Saturday, November 24, 2007

Crop research 'must switch to climate adaptation'

SciDev.net: Climate-change and crop experts have called for a paradigm shift in agricultural research to focus on making plants more resilient to global warming rather than on increasing yields. Martin Parry, co-chair of the UN Intergovernmental Panel on Climate Change and William Dar, director-general of the International Centre for Research in Semi-Arid Tropics (ICRISAT) in Hyderabad, India, said the focus of crop research should be reoriented towards adaptation to environmental stress, such as rising temperatures and water scarcity. "Adaptation is crucial. Drought-proofing of crops by developing heat-resistant varieties is probably one of the key elements," said Parry at an international symposium on climate change yesterday (22 November).

Dar said changes in climate will alter populations and the geographic spread of pests and pathogens, which also need to be countered with more resistant plant varieties. Experts from ICRISAT urged governments and international donor agencies to invest more in crop research in view of the adverse projections on agriculture due to global warming. They said focus should shift to crops such as pearl millets and sorghum that grow in arid and semi-arid tropics. Refocusing research in this way would have implications in training programmes for plant breeders and agricultural education systems, they say. Production of rice, staple food of billions, most of whom live in poor countries, will be the most affected by global warming, as higher temperatures shift the time of pollination and affect grain formation, said Dyno Keatinge, ICRISAT deputy director-general.

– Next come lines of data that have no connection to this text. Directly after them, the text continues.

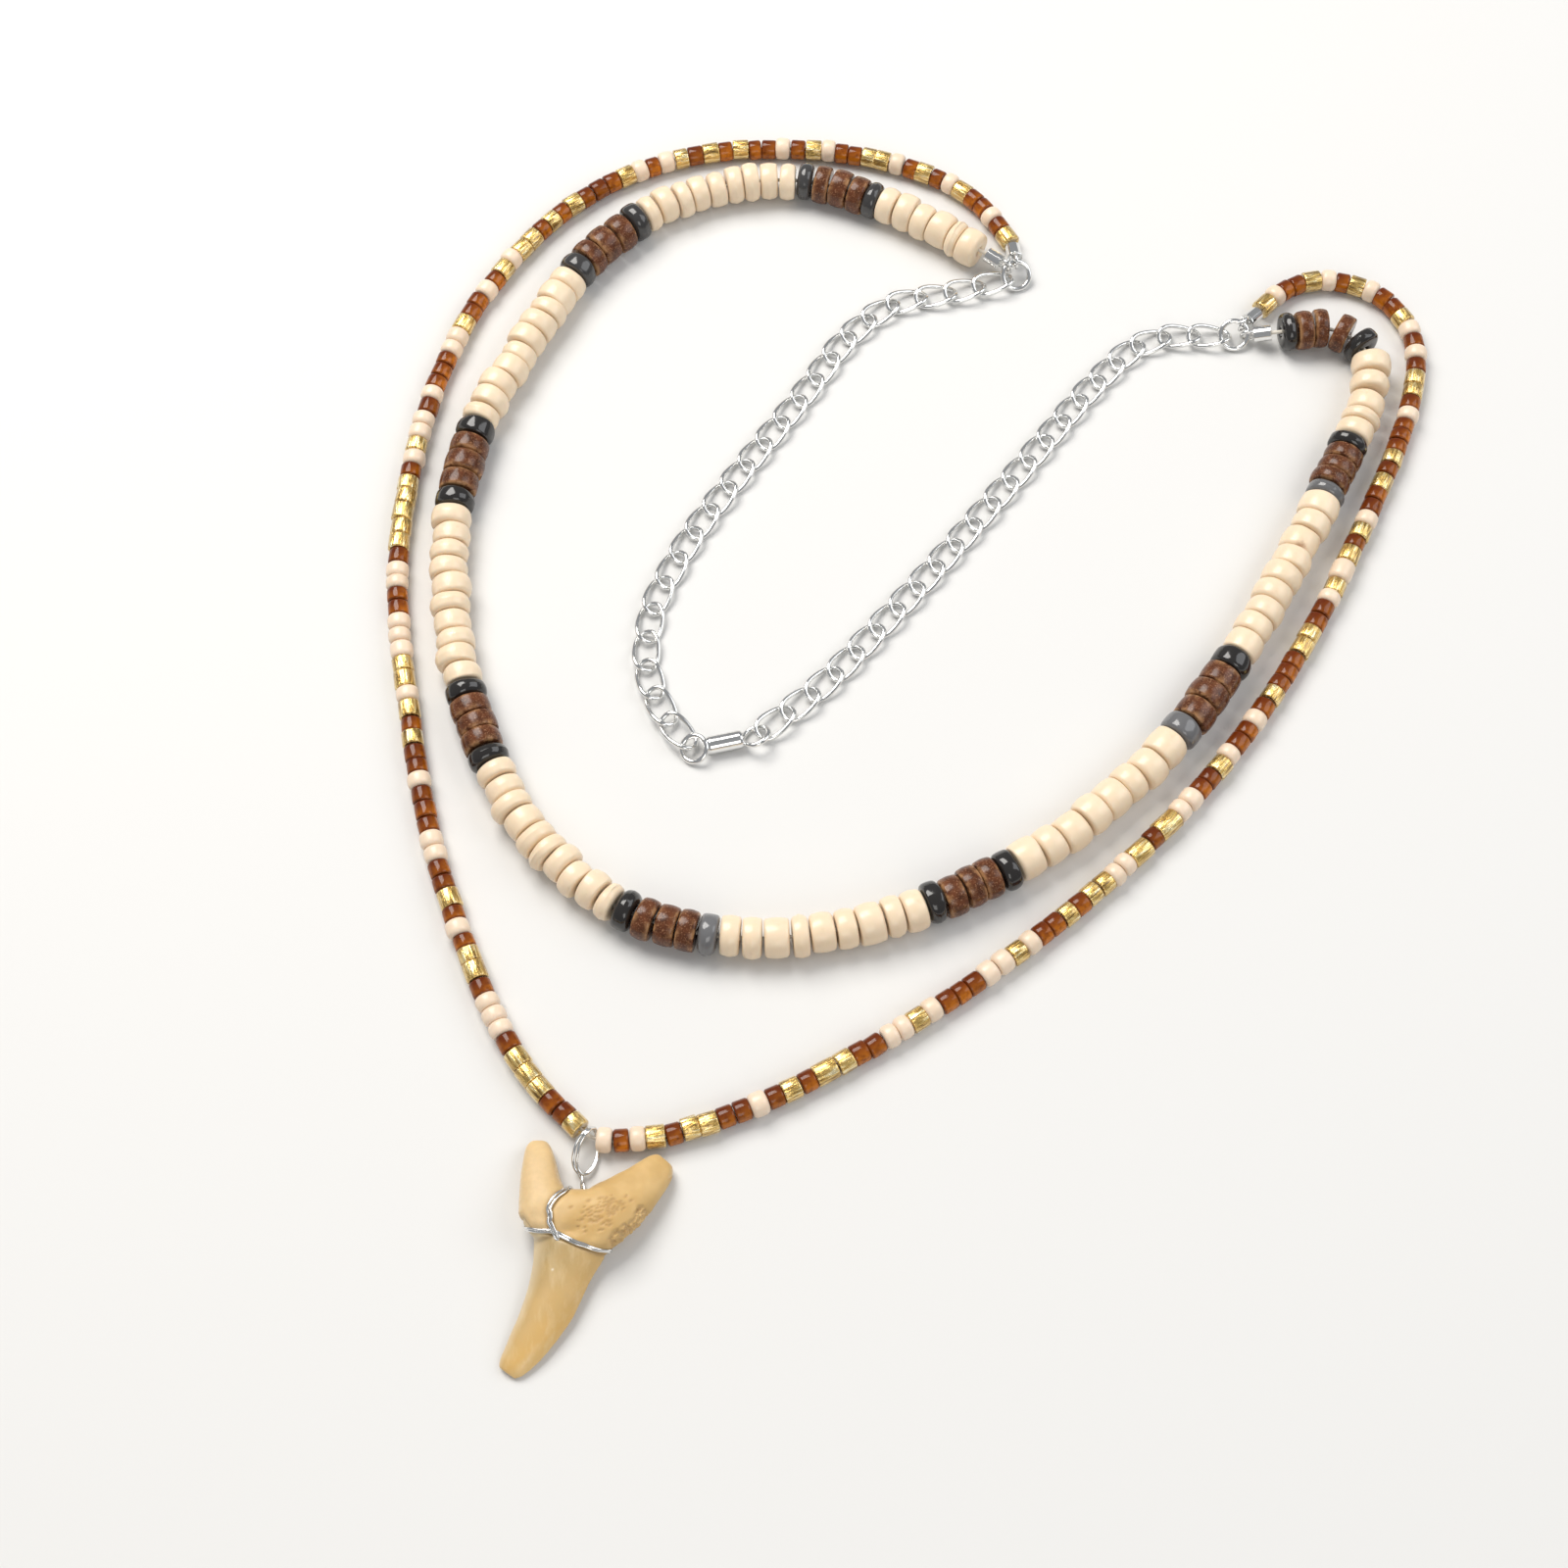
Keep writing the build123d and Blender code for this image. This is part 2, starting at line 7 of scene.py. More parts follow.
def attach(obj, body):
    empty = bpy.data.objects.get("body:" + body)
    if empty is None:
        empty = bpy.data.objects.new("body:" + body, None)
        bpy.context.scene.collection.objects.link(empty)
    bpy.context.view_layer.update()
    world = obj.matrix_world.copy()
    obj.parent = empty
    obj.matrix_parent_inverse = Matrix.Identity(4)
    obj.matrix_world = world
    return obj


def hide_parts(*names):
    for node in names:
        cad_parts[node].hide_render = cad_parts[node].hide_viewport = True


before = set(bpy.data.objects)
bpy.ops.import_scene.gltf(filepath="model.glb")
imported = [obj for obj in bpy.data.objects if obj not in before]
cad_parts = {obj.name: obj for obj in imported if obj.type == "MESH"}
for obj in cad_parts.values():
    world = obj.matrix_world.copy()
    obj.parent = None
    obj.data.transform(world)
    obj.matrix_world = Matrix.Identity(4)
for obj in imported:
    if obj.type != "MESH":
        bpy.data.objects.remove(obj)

bl_info = {
    "name": "Shark tooth necklace",
    "version": (1, 0, 0),
    "blender": (4, 5, 0),
    "location": "View3D > Sidebar > Necklace",
    "description": "Builds a two-strand bead necklace with link chains and a wire-wrapped tooth",
    "category": "Object",
}

MM = 0.001
UP = np.array([0, 0, 1.0])
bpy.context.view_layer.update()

# Routes of the outer strand in millimetres, as in the part's source, at the strand's height
OUTER_HEIGHT = 1.5
LEFT_ROUTE = [
    (32.1, 83.8), (28.5, 92), (16.5, 98.8), (1.5, 101.6), (-14.5, 100.2), (-29, 92.8), (-39.5, 80.3),
    (-46.5, 65.5), (-50.2, 47.5), (-51.2, 29), (-48, 9.5), (-44, -9.2), (-37, -28), (-30.3, -40.3),
    (-23.65, -46.25),
]
RIGHT_ROUTE = [
    (-22.3, -47.2), (-17.3, -47.7), (-6, -44.4), (9.5, -36.6), (25.5, -26), (42, -12.6), (56.5, 3),
    (68, 20), (77, 37.5), (84, 52.5), (87, 62.5), (86.9, 69.8), (82.9, 75.6), (76.4, 78.1), (69.5, 76.5),
    (65.9, 72.2),
]

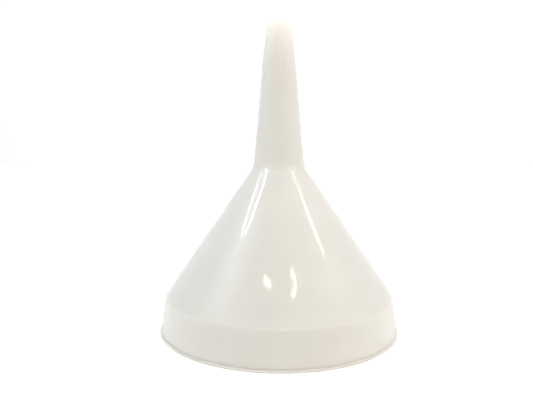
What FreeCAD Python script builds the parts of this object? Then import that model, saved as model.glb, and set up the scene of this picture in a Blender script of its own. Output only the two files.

Increased frequency of droughts as a result of global warming will reduce crop production, with most of the people vulnerable to hunger being in Africa, said Parry. He warned that the world is already starting to witness global warming, with a half-degree Celsius rise in average global temperatures in the past century, and a further 0.6 degree increase expected from the world's present levels of greenhouse-gas emissions. Colin Chartres, director-general of the International Water Management Institute in Sri Lanka, said it is time for climate scientists to scale down global-warming models to be more region-specific, and even river-basin-specific, in order to determine appropriate water-management strategies in agriculture. Dar said ICRISAT's strategy looks at climate change in two time frames: a short-to-medium-term strategy to help farmers cope better with rainfall variability, and a medium-to-long-term strategy to adapt crops such as pearl millet, sorghum, chickpea, groundnut and pigeon pea to grow in a warmer world.